DATA EXCERPT ::
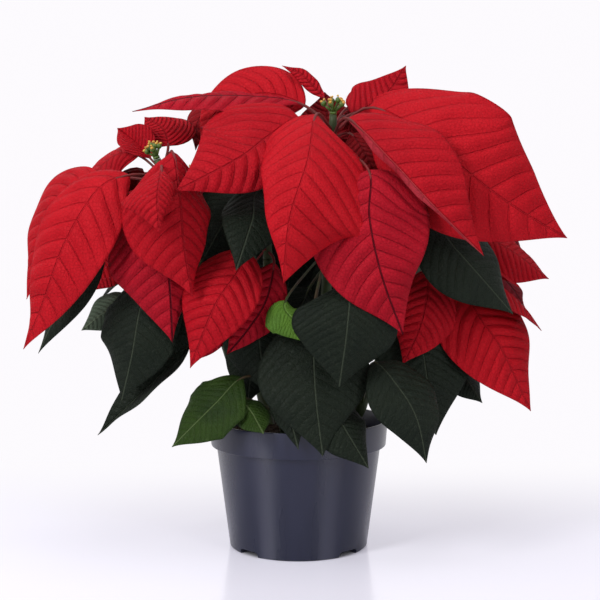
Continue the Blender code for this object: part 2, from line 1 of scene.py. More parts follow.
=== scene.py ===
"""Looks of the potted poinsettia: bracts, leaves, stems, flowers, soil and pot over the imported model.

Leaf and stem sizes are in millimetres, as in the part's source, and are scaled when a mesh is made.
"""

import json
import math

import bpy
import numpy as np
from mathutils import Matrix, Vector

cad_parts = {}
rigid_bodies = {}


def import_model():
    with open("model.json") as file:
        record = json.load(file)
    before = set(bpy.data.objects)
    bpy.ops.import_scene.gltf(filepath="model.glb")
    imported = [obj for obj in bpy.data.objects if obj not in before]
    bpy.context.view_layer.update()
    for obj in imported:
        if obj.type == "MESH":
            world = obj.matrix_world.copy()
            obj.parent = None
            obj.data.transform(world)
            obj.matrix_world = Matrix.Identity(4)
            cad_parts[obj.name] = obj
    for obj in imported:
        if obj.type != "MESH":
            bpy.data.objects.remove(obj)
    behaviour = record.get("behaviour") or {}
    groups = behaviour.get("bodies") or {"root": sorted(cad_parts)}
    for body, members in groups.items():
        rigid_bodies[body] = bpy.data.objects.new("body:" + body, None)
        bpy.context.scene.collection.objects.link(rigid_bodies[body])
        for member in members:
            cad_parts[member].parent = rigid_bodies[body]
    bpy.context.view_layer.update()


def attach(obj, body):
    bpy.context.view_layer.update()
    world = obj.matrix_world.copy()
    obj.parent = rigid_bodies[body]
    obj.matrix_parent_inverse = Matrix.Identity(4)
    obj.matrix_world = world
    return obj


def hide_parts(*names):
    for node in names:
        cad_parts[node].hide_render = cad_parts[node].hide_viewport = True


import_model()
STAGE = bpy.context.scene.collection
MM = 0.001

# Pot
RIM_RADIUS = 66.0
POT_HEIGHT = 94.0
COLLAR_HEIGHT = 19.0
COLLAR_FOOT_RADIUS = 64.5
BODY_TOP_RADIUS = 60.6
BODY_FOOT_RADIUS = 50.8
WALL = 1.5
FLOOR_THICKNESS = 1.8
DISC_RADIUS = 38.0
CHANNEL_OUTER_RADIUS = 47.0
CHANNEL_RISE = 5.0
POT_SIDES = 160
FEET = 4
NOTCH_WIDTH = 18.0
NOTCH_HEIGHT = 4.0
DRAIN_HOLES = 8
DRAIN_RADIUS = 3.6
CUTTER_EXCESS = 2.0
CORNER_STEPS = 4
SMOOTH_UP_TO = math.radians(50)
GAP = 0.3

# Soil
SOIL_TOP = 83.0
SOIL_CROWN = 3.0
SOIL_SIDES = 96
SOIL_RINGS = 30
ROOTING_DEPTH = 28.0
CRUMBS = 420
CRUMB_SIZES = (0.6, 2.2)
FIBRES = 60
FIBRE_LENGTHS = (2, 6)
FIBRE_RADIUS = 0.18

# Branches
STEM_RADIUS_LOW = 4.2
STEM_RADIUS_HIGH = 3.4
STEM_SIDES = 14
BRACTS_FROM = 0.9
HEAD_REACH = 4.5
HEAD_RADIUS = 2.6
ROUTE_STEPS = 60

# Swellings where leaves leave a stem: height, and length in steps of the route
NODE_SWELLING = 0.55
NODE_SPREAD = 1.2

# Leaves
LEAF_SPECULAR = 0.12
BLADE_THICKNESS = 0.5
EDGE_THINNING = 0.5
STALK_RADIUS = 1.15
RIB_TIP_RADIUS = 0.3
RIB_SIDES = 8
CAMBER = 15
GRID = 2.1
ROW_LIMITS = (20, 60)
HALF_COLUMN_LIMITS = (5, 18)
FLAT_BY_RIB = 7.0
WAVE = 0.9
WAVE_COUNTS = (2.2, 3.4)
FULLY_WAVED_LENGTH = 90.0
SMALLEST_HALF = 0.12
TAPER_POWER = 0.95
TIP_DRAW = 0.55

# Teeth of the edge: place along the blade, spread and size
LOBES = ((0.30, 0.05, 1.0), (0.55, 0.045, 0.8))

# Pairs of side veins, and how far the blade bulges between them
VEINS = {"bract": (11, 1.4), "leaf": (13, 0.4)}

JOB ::
Write out every line exactly as it stands.

WRITTEN RESPONSE ::
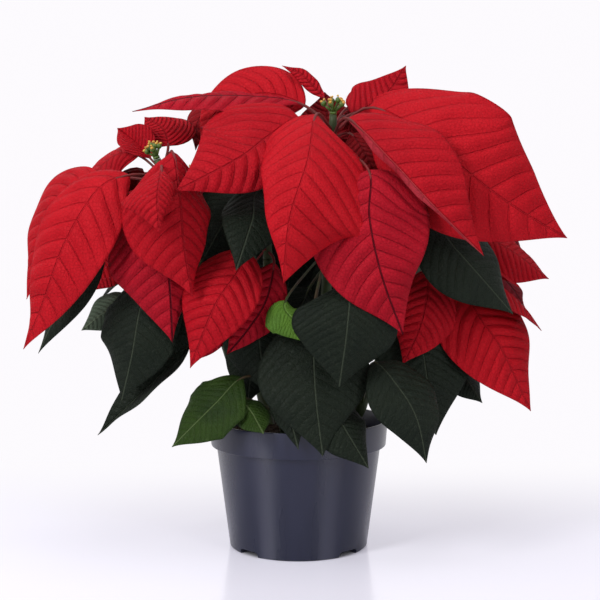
Continue the Blender code for this object: part 2, from line 1 of scene.py. More parts follow.
=== scene.py ===
"""Looks of the potted poinsettia: bracts, leaves, stems, flowers, soil and pot over the imported model.

Leaf and stem sizes are in millimetres, as in the part's source, and are scaled when a mesh is made.
"""

import json
import math

import bpy
import numpy as np
from mathutils import Matrix, Vector

cad_parts = {}
rigid_bodies = {}


def import_model():
    with open("model.json") as file:
        record = json.load(file)
    before = set(bpy.data.objects)
    bpy.ops.import_scene.gltf(filepath="model.glb")
    imported = [obj for obj in bpy.data.objects if obj not in before]
    bpy.context.view_layer.update()
    for obj in imported:
        if obj.type == "MESH":
            world = obj.matrix_world.copy()
            obj.parent = None
            obj.data.transform(world)
            obj.matrix_world = Matrix.Identity(4)
            cad_parts[obj.name] = obj
    for obj in imported:
        if obj.type != "MESH":
            bpy.data.objects.remove(obj)
    behaviour = record.get("behaviour") or {}
    groups = behaviour.get("bodies") or {"root": sorted(cad_parts)}
    for body, members in groups.items():
        rigid_bodies[body] = bpy.data.objects.new("body:" + body, None)
        bpy.context.scene.collection.objects.link(rigid_bodies[body])
        for member in members:
            cad_parts[member].parent = rigid_bodies[body]
    bpy.context.view_layer.update()


def attach(obj, body):
    bpy.context.view_layer.update()
    world = obj.matrix_world.copy()
    obj.parent = rigid_bodies[body]
    obj.matrix_parent_inverse = Matrix.Identity(4)
    obj.matrix_world = world
    return obj


def hide_parts(*names):
    for node in names:
        cad_parts[node].hide_render = cad_parts[node].hide_viewport = True


import_model()
STAGE = bpy.context.scene.collection
MM = 0.001

# Pot
RIM_RADIUS = 66.0
POT_HEIGHT = 94.0
COLLAR_HEIGHT = 19.0
COLLAR_FOOT_RADIUS = 64.5
BODY_TOP_RADIUS = 60.6
BODY_FOOT_RADIUS = 50.8
WALL = 1.5
FLOOR_THICKNESS = 1.8
DISC_RADIUS = 38.0
CHANNEL_OUTER_RADIUS = 47.0
CHANNEL_RISE = 5.0
POT_SIDES = 160
FEET = 4
NOTCH_WIDTH = 18.0
NOTCH_HEIGHT = 4.0
DRAIN_HOLES = 8
DRAIN_RADIUS = 3.6
CUTTER_EXCESS = 2.0
CORNER_STEPS = 4
SMOOTH_UP_TO = math.radians(50)
GAP = 0.3

# Soil
SOIL_TOP = 83.0
SOIL_CROWN = 3.0
SOIL_SIDES = 96
SOIL_RINGS = 30
ROOTING_DEPTH = 28.0
CRUMBS = 420
CRUMB_SIZES = (0.6, 2.2)
FIBRES = 60
FIBRE_LENGTHS = (2, 6)
FIBRE_RADIUS = 0.18

# Branches
STEM_RADIUS_LOW = 4.2
STEM_RADIUS_HIGH = 3.4
STEM_SIDES = 14
BRACTS_FROM = 0.9
HEAD_REACH = 4.5
HEAD_RADIUS = 2.6
ROUTE_STEPS = 60

# Swellings where leaves leave a stem: height, and length in steps of the route
NODE_SWELLING = 0.55
NODE_SPREAD = 1.2

# Leaves
LEAF_SPECULAR = 0.12
BLADE_THICKNESS = 0.5
EDGE_THINNING = 0.5
STALK_RADIUS = 1.15
RIB_TIP_RADIUS = 0.3
RIB_SIDES = 8
CAMBER = 15
GRID = 2.1
ROW_LIMITS = (20, 60)
HALF_COLUMN_LIMITS = (5, 18)
FLAT_BY_RIB = 7.0
WAVE = 0.9
WAVE_COUNTS = (2.2, 3.4)
FULLY_WAVED_LENGTH = 90.0
SMALLEST_HALF = 0.12
TAPER_POWER = 0.95
TIP_DRAW = 0.55

# Teeth of the edge: place along the blade, spread and size
LOBES = ((0.30, 0.05, 1.0), (0.55, 0.045, 0.8))

# Pairs of side veins, and how far the blade bulges between them
VEINS = {"bract": (11, 1.4), "leaf": (13, 0.4)}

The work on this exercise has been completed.